Actually, if you included season as a within-team factor in your analysis or did a hiearchical linear model (or other multi-level random coefficient modeling technique), then having the data in season-by-season form would actually give you better estimates and would probably help explain more of the variance. Overlal awesome analysis, although I would echo numerista and be very cautious in saying whether number of shots or sog% is a more important predictor--you've shown with this sample that they are both important predictors of goals. I'm also surprised that there is no interaction--you'd think that those teams who shoot very little and have a very low sog% would score far fewer goals than those teams that shoot a lot and have a high sog%. Maybe the non-significant interaction was due to low power (n only =12, a pretty small sample), which having data separated by seasons would also help with.
Whoa. I had totally forgotten that you were the guy accusing me of having some sort of hateful desire to steal from Carlos Ruiz his rightfully earned credit. I still don't understand how so many people don't adhere the clearly correct side of this argument)), but I certainly don't want to open that discussion again. I'm sure you know my answer to your question. Thanks for the rest.
Thanks for the kind words. I will defer to your and Numerista's expertise and do a season by season analysis sometime if I can find the time (and if Chris doesn't beat me to it first!)

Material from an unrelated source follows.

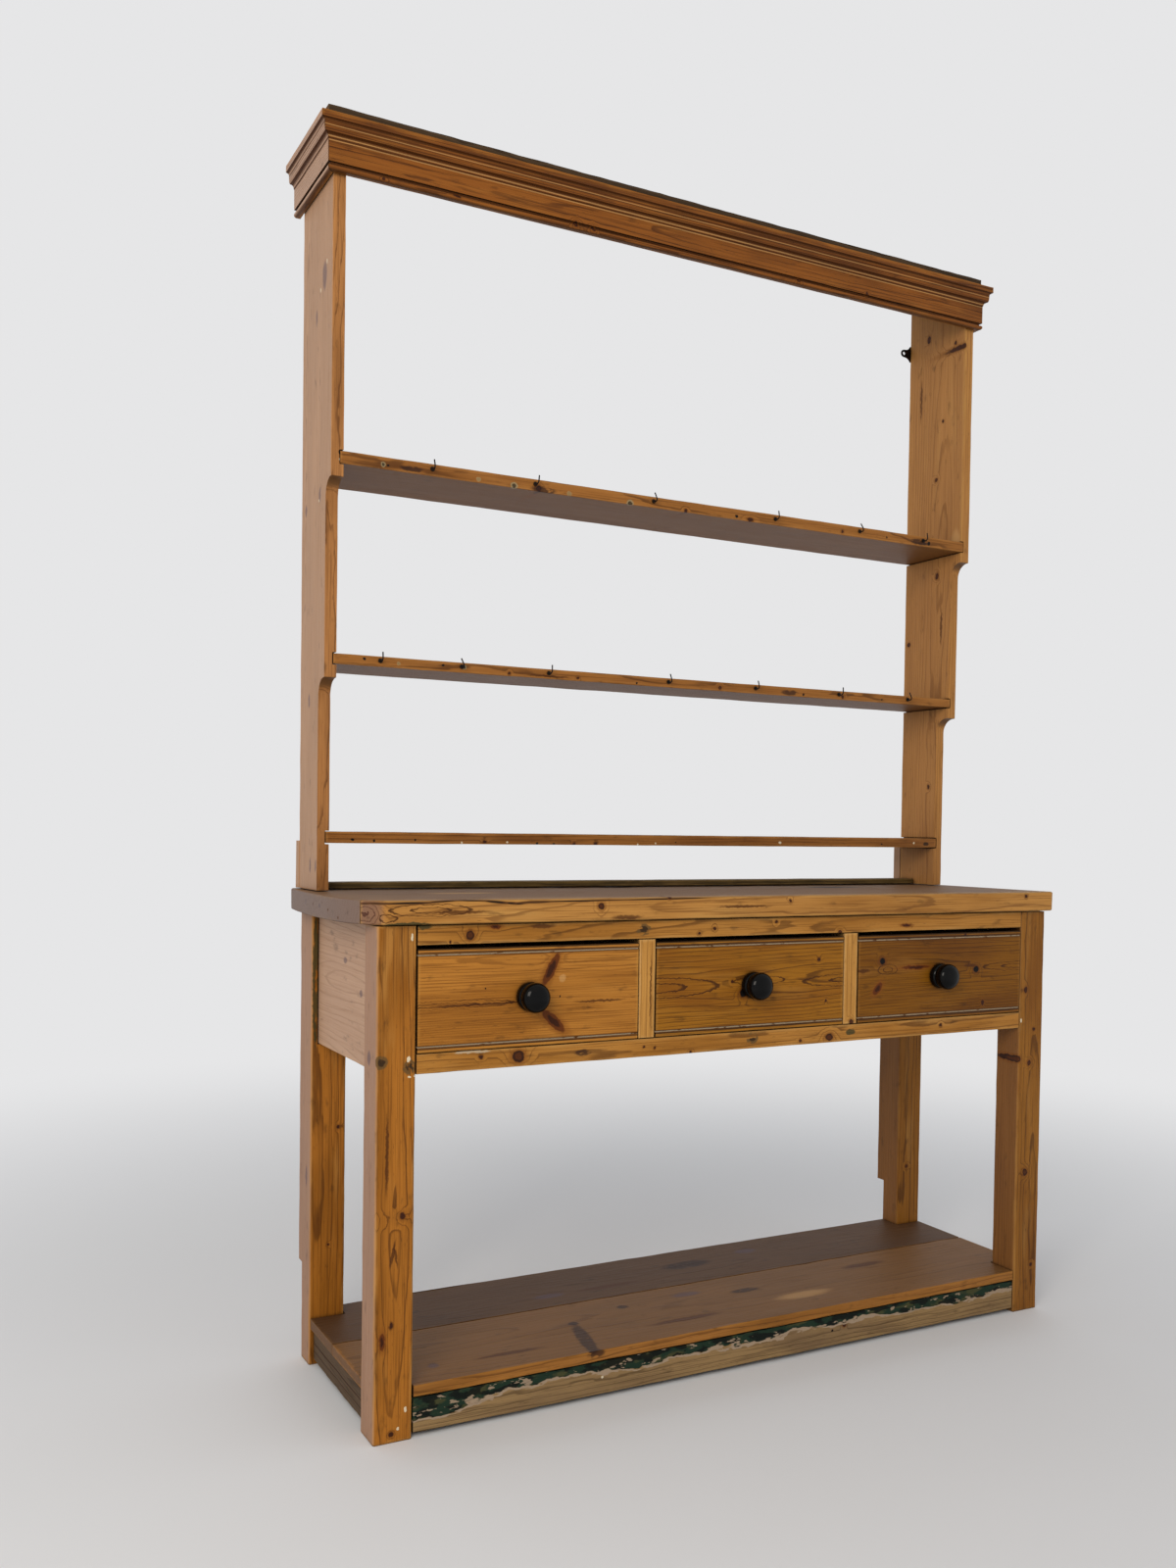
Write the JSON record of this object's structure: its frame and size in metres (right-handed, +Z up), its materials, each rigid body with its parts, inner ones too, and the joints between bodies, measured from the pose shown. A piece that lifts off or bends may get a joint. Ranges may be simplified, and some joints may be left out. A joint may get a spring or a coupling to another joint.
{
  "type": "welsh dresser",
  "caption": "Old pine dresser: open stepped plate rack with shelves and cornice on a base with sliding drawers and a pot board.",
  "frame": {"origin": "on the floor, in the middle of the dresser's own box", "axes": "+X to the dresser's right as seen from the front, +Y to the wall, +Z up"},
  "size_m": [1.4494, 0.46, 2.1226],
  "materials": {
    "old_pine": "waxed, worn",
    "scrubbed_pine": "scrubbed and stained",
    "dark_pine": "waxed, dark",
    "inner_pine": "bare",
    "weathered_pine": "bare, with old paint",
    "ebonised_wood": "gloss",
    "black_iron": "blackened"
  },
  "bodies": {
    "carcass": {"leg_front_left": "old_pine", "leg_front_right": "old_pine", "leg_rear_left": "old_pine", "leg_rear_right": "old_pine", "rail_front_top": "old_pine", "rail_front_lower": "old_pine", "side_panel_left": "old_pine", "side_panel_right": "old_pine", "back_board": "inner_pine", "divider_left": "old_pine", "divider_right": "old_pine", "runner_left": "inner_pine", "runner_right": "inner_pine", "runner_middle_left": "inner_pine", "runner_middle_right": "inner_pine", "drawer_stop_left": "inner_pine", "drawer_stop_middle": "inner_pine", "drawer_stop_right": "inner_pine", "base_top": "scrubbed_pine", "base_top_lipping": "old_pine", "pot_board_front": "scrubbed_pine", "pot_board_rear": "scrubbed_pine", "pot_rail_front": "weathered_pine", "pot_rail_rear": "weathered_pine", "pot_rail_left": "weathered_pine", "pot_rail_right": "weathered_pine", "stile_left": "old_pine", "stile_right": "old_pine", "shelf_top": "old_pine", "shelf_middle": "old_pine", "shelf_low": "old_pine", "rack_tie_rail": "dark_pine", "wall_packer_left": "old_pine", "wall_packer_right": "old_pine", "cornice_front": "dark_pine", "cornice_return_left": "dark_pine", "cornice_return_right": "dark_pine", "rack_cap": "dark_pine", "hanging_plate": "black_iron"},
    "drawer_left": {"drawer_left_front": "old_pine", "drawer_left_side_left": "inner_pine", "drawer_left_side_right": "inner_pine", "drawer_left_back": "inner_pine", "drawer_left_bottom": "inner_pine", "drawer_left_knob": "ebonised_wood"},
    "drawer_middle": {"drawer_middle_front": "old_pine", "drawer_middle_side_left": "inner_pine", "drawer_middle_side_right": "inner_pine", "drawer_middle_back": "inner_pine", "drawer_middle_bottom": "inner_pine", "drawer_middle_knob": "ebonised_wood"},
    "drawer_right": {"drawer_right_front": "old_pine", "drawer_right_side_left": "inner_pine", "drawer_right_side_right": "inner_pine", "drawer_right_back": "inner_pine", "drawer_right_bottom": "inner_pine", "drawer_right_knob": "ebonised_wood"}
  },
  "joints": [
    {"name": "drawer_left_slide", "type": "slide", "parent": "carcass", "child": "drawer_left", "axis": [0, -1, 0], "range_m": [0, 0.28]},
    {"name": "drawer_middle_slide", "type": "slide", "parent": "carcass", "child": "drawer_middle", "axis": [0, -1, 0], "range_m": [0, 0.28]},
    {"name": "drawer_right_slide", "type": "slide", "parent": "carcass", "child": "drawer_right", "axis": [0, -1, 0], "range_m": [0, 0.28]}
  ]
}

Hi guys, neat thread. This may interest you. If you do a similar thing with the English premier league & try a regression on goals scored & attempts(headers as well as just shots),you do find a relationship exists between the two. If you further divide the data for home or away sides you then find that it takes slightly more goal attempts for the away side to score a goal than it does the home team. Goal attempts for the away side look to be of poorer quality than those of the home team. The reasons are probably many and varied.A couple that spring to mind are,away fans,being outnumbered around 10/1 will cheer any attempt from their team no matter how feeble.So away players are more willing to attempt a shot no matter how ambitious.Away teams are also more likely to be trailing(home advantage,sympathetic reffing etc),so away attempts are often bourne out of desperation. There's also a weaker relationship between goal attempts & corners gained. T1.
Thanks for the info, man, welcome to the site. I actually recently was looking at foul correlations in MLS, so I happen to have the numbers you're talking about for the 2003 MLS season. Code: per 90 H goals A goals H Shots A Shots H % A % Totals 1.60 1.19 13.90 10.93 0.115 0.109
Jesus christ we need some sort of math translation thread for this forum. Pretty heavy stuff you guys are getting into. Well done. However, I think the quesiton dealing with in this thread is the most important one that we can conquer or try to here. What and who is doing what is most intrinsic to scoring goals?
Thanks for the reply Chris & Maxim, the more countries leagues you look at the more you come to realise that soccer is essentially the same game. I've got the stats for the EPL for the 2001-2002 season on how goals were scored/conceded by each team. Breaks them down by player position(attack-midfield-defence),type of goal(shots,headers,open play,corners,inside the area,inside the six yard box,outside the area etc) & it's also broken down for home/away games. I'll post them if I can sort them into a readable format. T1
Away teams I think generally tend to play more defensive formations in a lot of cases, which likely impacts how many shots they get, and if 1 striker rather than two, each shot may be a little 'harder' as a touch more 'defense' around that player?